Early in the book, the author focuses on exhibits, which were popular fare in Vienna. She sees them not as still displays but as live performances. Topics ranged from anthropological (a village of Ashanti tribes people was imported) to hygienic (women nursing babies and the effects of nutrition). These exhibits were huge and attracted crowds. Also called to our attention are the Viennese links between science and art: physician writers such as Arthur Schnitzler and Marie Pappenheim, that Sigmund Freud was a master essayist and that Egon Schiele did anatomic drawings. There was fascination with the pregnant female form. Grim reminders of a devastating war were the wounded veterans who became street hawkers in the “rump” republic of Austria that remained after the dissolution of the Habsburg Empire in 1918. The design and manufacture of anatomic prostheses became both a science and an art.
Discussed somewhat in detail by the author are a few of Vienna’s dancers – Grete Wiesenthal and her sisters, Gertrud Bodenwieser, Hilde Holger and also one of the visiting dancers, America’s Ruth St. Denis who spent time on the banks of the Danube. To boot, there is Max Thun-Hohenstein, a Viennese movement artist who was also a physiologist. I first heard about him from critic Walter Sorell. Thun-Hohenstein (1887-1935) taught humans to dance on all fours and trained four legged animals to move upright on two legs. The animals looked natural as bipeds and the people also seemed at ease doing four legged strides according to Sorell. In addition, Thun-Hohenstein advocated nudity for human males and females when they danced. It is in the book’s last big chapter (#4) that the author concentrates on pantomime, dance and early film. Not surprisingly we learn more about the scenarios of the pantomimes and the themes of the dances than about the choreographies, which usually have not survived.
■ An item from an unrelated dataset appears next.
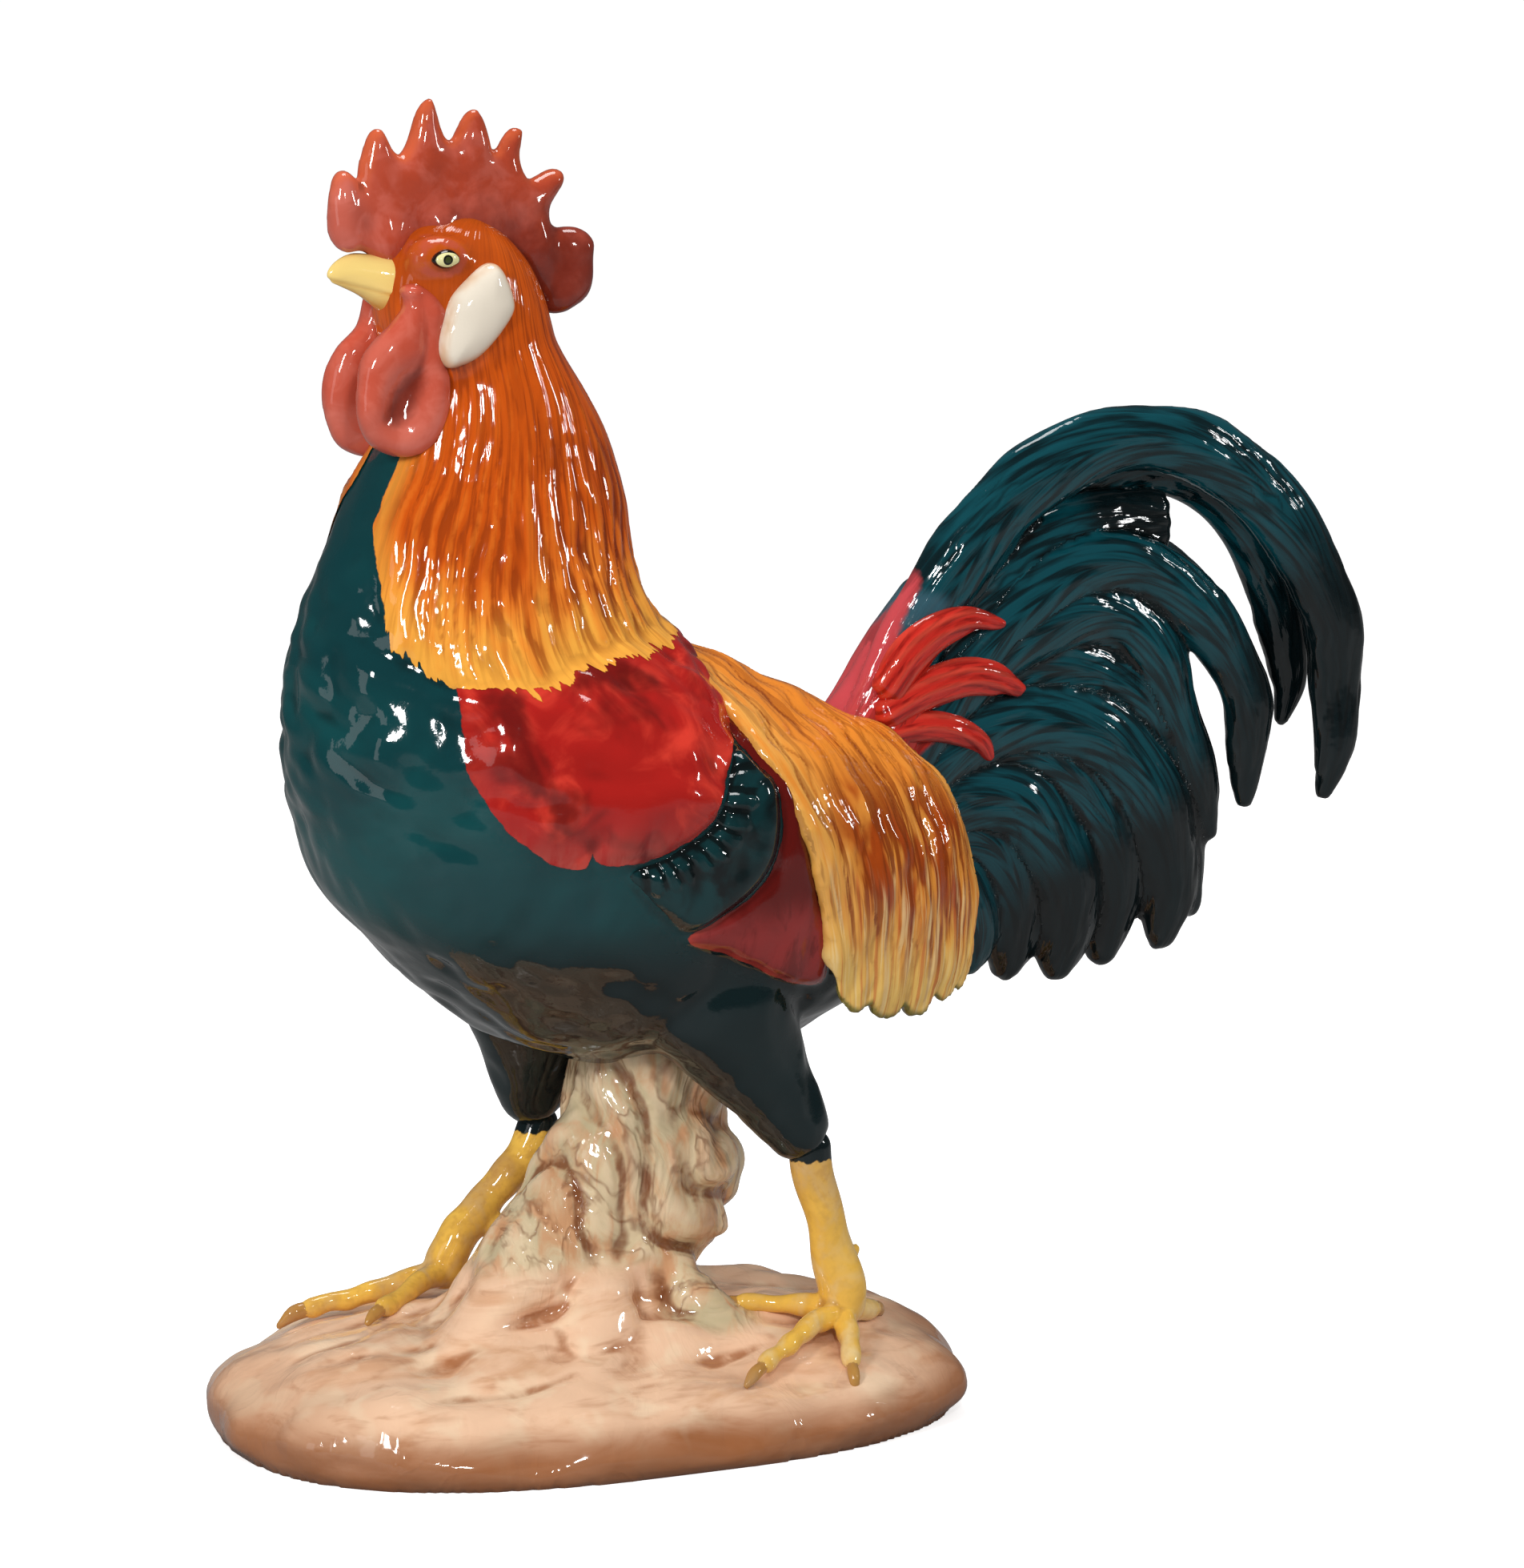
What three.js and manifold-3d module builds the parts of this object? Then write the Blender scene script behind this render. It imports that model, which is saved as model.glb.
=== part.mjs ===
// A glazed earthenware cockerel on a mound, as the slip-cast pieces that a potter sticks up.
// Millimetres, +Z up. The bird faces -X and its left side is -Y. The origin is the middle of
// the flat underside of the mound.
import * as THREE from 'three';
import { mergeVertices } from 'three/addons/utils/BufferGeometryUtils.js';
import Module from 'manifold-3d';

const wasm = await Module();
wasm.setup();

// Driving sizes: pottery
const slipLine = 0.3; // joint between two pieces stuck up with slip
const castWall = 4.5; // wall that the slip builds in the mould
const floorWall = 3.5; // flat floor of the mound
const ventBore = 6; // hole in the floor that lets the firing air out
const ventOffset = 26; // from the middle of the floor towards the tail
const flueBore = 11; // way for the air from the mound through the stump to the body

// Driving sizes: mound and stump
const moundLength = 140;
const moundWidth = 95;
const moundHeight = 24;
const moundPower = 2.45; // how square the oval of the mound is
const nearFall = 0.42; // how much lower the mound's left edge lies than its right one
const stumpGirth = 30; // width of the stump at its waist, seen from the side
const stumpDepth = 25; // depth of the stump at its waist, across the bird
const stumpFold = 1.3; // depth of the folds in the bark

// Driving sizes: bird
const bellyHeight = 67; // lowest point of the belly above the table
const torsoLength = 118;
const torsoWidth = 77;
const torsoRise = 129; // belly to the top of the neck
const neckFlute = 1.5; // how far a strand of the neck hackle stands out
const hackleLift = 2.2; // thickness of the neck hackle on the body
const saddleThick = 2.8; // thickness of the saddle hackle at its hem
const saddleLocks = 5; // locks of feathers along its hem, on each side
const lockNotch = 3.4; // how far the hem is notched between two locks
const lockSwell = 0.6; // how far a lock stands out
const combRise = 28.5; // from the skull to the tallest point
const combThick = 7;
const wattleDrop = 30;
const lobeLength = 19;
const eyeWidth = 6.4;
const wingLift = 4; // how far the wing bow stands out from the flank
const thighGirth = 24; // width of the thigh where it leaves the body
const shankGirth = 6.6;
const toeGirth = 3.8;
const spurLength = 5;
const tailReach = 106; // from the root of the tail to its farthest point behind
const tailRise = 86; // from the root of the tail to its highest point
const tailThick = 15; // across the fan, near its root
const sickleWidth = 13.4;
const sickleThick = 8;
const covertWidth = 6.8;
const fanWidth = 17; // of one feather of the fan, at its middle

// Glazes: colour, roughness and metalness
function glaze(colour, roughness = 0.12) {
  return new THREE.MeshStandardMaterial({ color: colour, roughness, metalness: 0 });
}
const glazes = {
  earth: glaze('#d9ab84'),
  bark: glaze('#c6b391'),
  teal: glaze('#0d4248'),
  tail: glaze('#0b3d45'),
  orange: glaze('#c4631a'),
  gold: glaze('#d99a3a'),
  crimson: glaze('#a3141f'),
  maroon: glaze('#74151c'),
  coral: glaze('#b8433f'),
  cream: glaze('#e9e2cd'),
  yellow: glaze('#e6c15c'),
  iris: glaze('#ddd27e'),
};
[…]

Finding concern with “the body” so consistently in Vienna’s modernist past is a valuable insight. It is something which the author, Gladys X. George, can claim with pride. However, that modernist Vienna has been a lost piece of history, something forgotten until she came along, isn’t the case. A considerable literature has accumulated about modernist Vienna, even in English.
Prices for the book listed on the Internet range from $32.39 to $38.49.